→ **Task material**
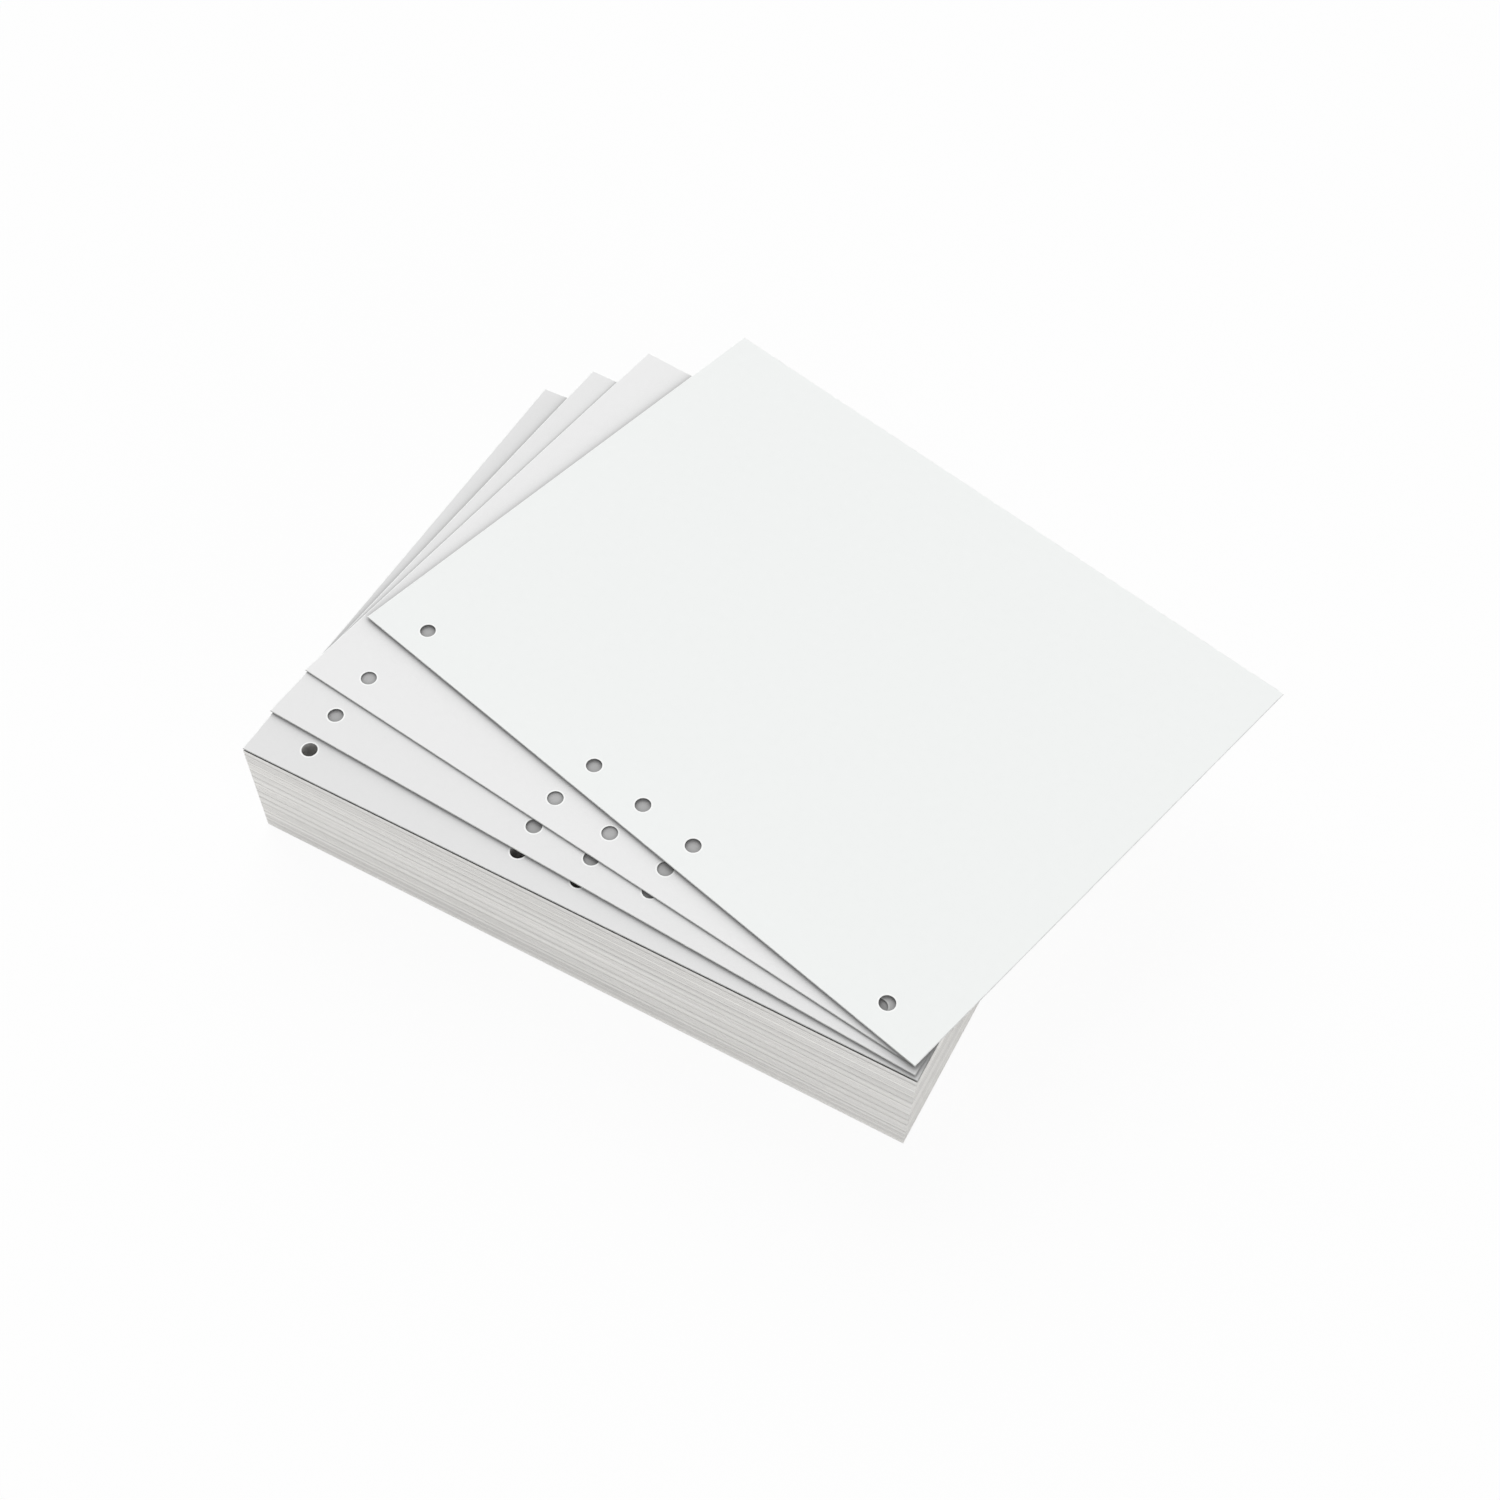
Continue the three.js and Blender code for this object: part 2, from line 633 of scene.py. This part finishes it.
def add_mesh(bm: bmesh.types.BMesh, part: bmesh.types.BMesh) -> None:
    """Adds one mesh to another.

    Args:
        bm: The mesh that grows.
        part: The mesh that is added, which is freed.
    """
    mesh = bpy.data.meshes.new("part")
    part.to_mesh(mesh)
    part.free()
    bm.from_mesh(mesh)
    bpy.data.meshes.remove(mesh)


def open_edges(bm: bmesh.types.BMesh, level: float) -> list:
    """Finds the edges at a level that have a face on one side only.

    Args:
        bm: The mesh.
        level: The level, in metres.

    Returns:
        The edges.
    """
    return [
        edge
        for edge in bm.edges
        if edge.is_boundary and all(abs(vert.co.z - level) < NEAR for vert in edge.verts)
    ]


def fill(bm: bmesh.types.BMesh, edges: list, up: bool) -> None:
    """Fills the paper between an outline and its holes.

    Args:
        bm: The mesh.
        edges: The edges of the outline and of all the holes.
        up: Whether the paper faces up.
    """
    made = bmesh.ops.triangle_fill(
        bm, edges=edges, use_beauty=True, normal=(0, 0, 1 if up else -1)
    )
    for part in made["geom"]:
        if isinstance(part, bmesh.types.BMFace):
            part.material_index = Side.FACE.value


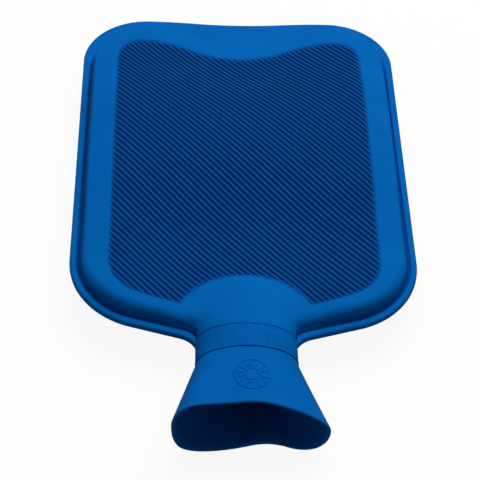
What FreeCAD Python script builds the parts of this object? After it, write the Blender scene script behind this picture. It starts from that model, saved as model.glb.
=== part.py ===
"""Rubber hot water bottle with a screw stopper, lying on its back.

The bottle lies along Y with its mouth towards -Y and its ribbed front panel up. The origin is the
bottom centre of its box. Heights in the helper functions are measured from the moulding seam, the
level mid-plane of the flat rim.
"""
import FreeCAD
import Part
import math
import os

Vector = FreeCAD.Vector

# Overall size
LENGTH = 334.0
BODY_WIDTH = 200.0
SEAM_HEIGHT = 20.0

# Flat rim round the two panels, with a groove at the foot of the front panel's wall
RIM_WIDTH = 6.5
RIM_HALF_THICKNESS = 2.8
RIM_EDGE_BEVEL = 1.4
GROOVE_WIDTH = 1.4
GROOVE_DEPTH = 1.1
GROOVE_OVERLAP = 1.0
FAR_CORNER_RADIUS = 39.5
NEAR_CORNER_RADIUS = 50.0
FAR_EDGE_DIP = 1.8

# Tab at the far end and the shoulders at the near end
TAB_LENGTH = 13.0
TAB_DIP = 15.3
TAB_DIP_HALF_WIDTH = 62.5
SHOULDER_SLOPE = 16.3
SHOULDER_FILLET = 14.0
SHOULDER_END_HALF_WIDTH = 26.0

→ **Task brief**
Collect every line above that contains the word "object".

→ **Answer**
Continue the three.js and Blender code for this object: part 2, from line 633 of scene.py. This part finishes it.
What FreeCAD Python script builds the parts of this object? After it, write the Blender scene script behind this picture. It starts from that model, saved as model.glb.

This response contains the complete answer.